The correct place to take the dizzy vac from is (READ CAREFULLY) :Just above the closed throttle butterfly on the half that moves back into the barrel of the carb on opening.
With the vac taken at this point the adv unit will see little or no vac @ idle, some as you crack the throttle to pull away under low load or normal driving conditions, and high vac under light throttle cruise low load/ or descending hills with the throttle slightly open.
Now having said all this I cannot see any provision for this in any photo,s of IDA's that I have and to be truly effective all 8 carb bores would to be linked into a common point before connecting to the dizzy, as the pulsing that takes place in an IR setup will kill the signal to some degree.
That old saying: When in doubt -leave it out applies here. Look's like you will have to buy a new golf tee!!!
Now here are the IDA setting's I have, They were from a BOSS 302 that made 498hp @ Falconer& Dunn in the early 70's so may be a bit big for some of you guy's.

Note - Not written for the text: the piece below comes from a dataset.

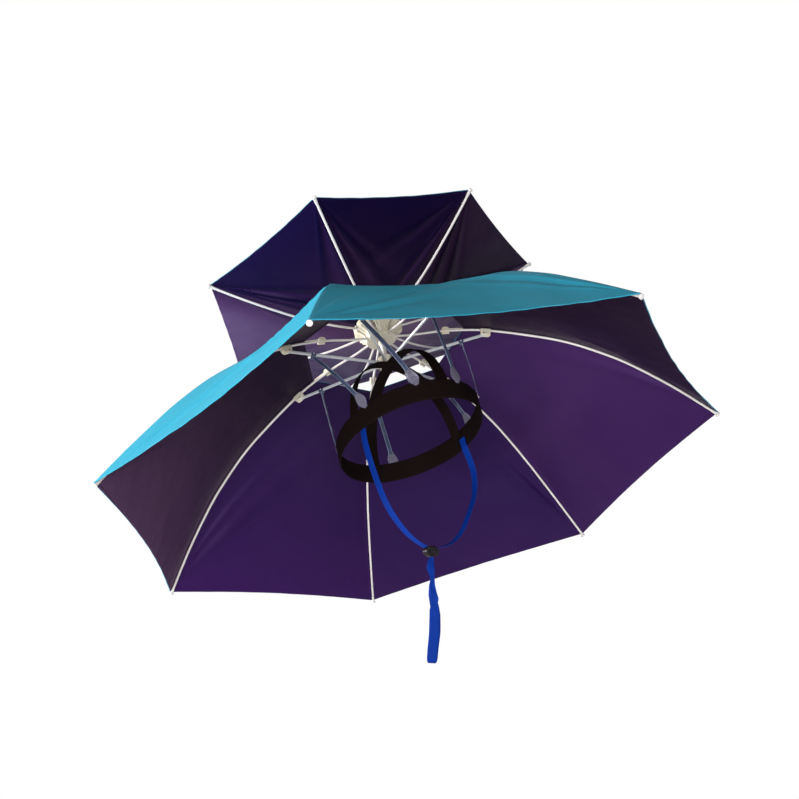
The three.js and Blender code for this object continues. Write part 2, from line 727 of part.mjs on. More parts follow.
// Chin strap: two flat strands from inside the band to the lock, and the doubled free end below it
function strand(route, joinAngle) {
  const hem = chinStrapPlace + chinStrapWidth / 2;
  const wall = bandInnerX * Math.sqrt(1 - (hem - bandForward) ** 2 / bandInnerY ** 2);
  const inset = Math.sign(route[0][0]) * (wall - clearance - facetRoom - chinStrapThickness / 2);
  const sewn = [chinStrapLap, chinStrapLap / 2, -chinStrapDip].map((z) => [inset, -chinStrapPlace, z]);
  const join = besideLock(joinAngle, clearance + chinStrapThickness / 2);
  const curve = smoothThrough([...sewn, ...route, join]);
  const forward = new THREE.Vector3(0, -1, 0);
  const across = (t) => forward.clone().lerp(lockFacing, t);
  return skin(strip(curve, chinStrapWidth, chinStrapThickness, chinStrapSteps, across));
}

add('chin_strap_right', strand(strapRouteRight, 180 - lockJoin), 'strap');
add('chin_strap_left', strand(strapRouteLeft, lockJoin), 'strap');

const tailCurve = smoothThrough([besideLock(-90, clearance), ...tailRoute]);
function tailAcross(t) {
  const a = tailTwist * Math.PI / 180 * Math.sin(Math.PI * t);
  return new THREE.Vector3(Math.cos(a), Math.sin(a), 0);
}
const tail = strip(tailCurve, chinStrapWidth, tailLayers * chinStrapThickness, tailSteps, tailAcross);
add('strap_tail', skin(tail), 'strap');

export default group;
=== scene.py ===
import math
import bpy
import numpy as np
from mathutils import Matrix, Vector


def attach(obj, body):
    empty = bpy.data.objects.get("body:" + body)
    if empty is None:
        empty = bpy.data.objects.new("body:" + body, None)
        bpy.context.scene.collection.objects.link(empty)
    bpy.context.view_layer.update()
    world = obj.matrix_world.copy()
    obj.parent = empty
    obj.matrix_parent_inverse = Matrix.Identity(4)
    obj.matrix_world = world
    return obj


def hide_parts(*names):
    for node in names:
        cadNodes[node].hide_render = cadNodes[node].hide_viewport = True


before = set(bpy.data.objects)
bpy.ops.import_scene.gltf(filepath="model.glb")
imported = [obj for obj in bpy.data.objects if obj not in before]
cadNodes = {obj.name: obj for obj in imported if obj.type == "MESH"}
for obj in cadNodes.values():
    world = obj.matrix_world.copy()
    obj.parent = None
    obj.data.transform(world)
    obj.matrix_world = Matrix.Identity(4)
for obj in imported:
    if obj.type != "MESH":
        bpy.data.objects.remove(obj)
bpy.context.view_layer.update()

# The hat's frame: metres, +Z along its axis, -Y its front, +X its left side as worn.
hat = {
    "ribCount": 7,
    "gap": 0.0003,  # between pieces that touch
    "hubBottom": 0.1557,
    "hubTop": 0.1797,
    "ribRoot": 0.0166,  # from the axis
    "ribRadius": 0.0015,
    "clothMiddle": 0.0029,  # of the cloth over a rib's middle line
}
step = 2 * math.pi / hat["ribCount"]


# Camera, with the photograph's point of view
camera = {
    "place": (-0.7532, -0.8192, -0.5846),
    "right": (0.79647, -0.56426, -0.21738),
    "up": (-0.14661, -0.52897, 0.83588),
    "lens": 46.95,
}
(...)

MAINS-170, CHOKES-45, AIR CORR-130, EMULSION-F7, PUMP JETS-50, IDLE-70/F16. IGN/Timing -19deg initial/42deg total. RPM range used 5000/7800. Compression Ratio woud have been around 12.5/13 to 1.
Regards Jac Mac
 
Re your inquiry on jetting I am running the following my 48IDAs
Emulsions F7
37 chokes
165 mains
145 airs
F7 emulsions
50 pumps
65 F10 idles
120 air correctors
Hope this helps Cheers
 
RF054 said:
Re your inquiry on jetting I am running the following my 48IDAs
Emulsions F7
37 chokes
165 mains
145 airs
F7 emulsions
50 pumps
65 F10 idles
120 air correctors
Hope this helps Cheers

Thanks! I haven't looked at the E tubes yet so I don't quite know what mains and correctors are in there yet. so far, the 60 idles are working great; wtill a little burble at the transition 2800-3000 RPM. I'll fiddle with the mains this weekend.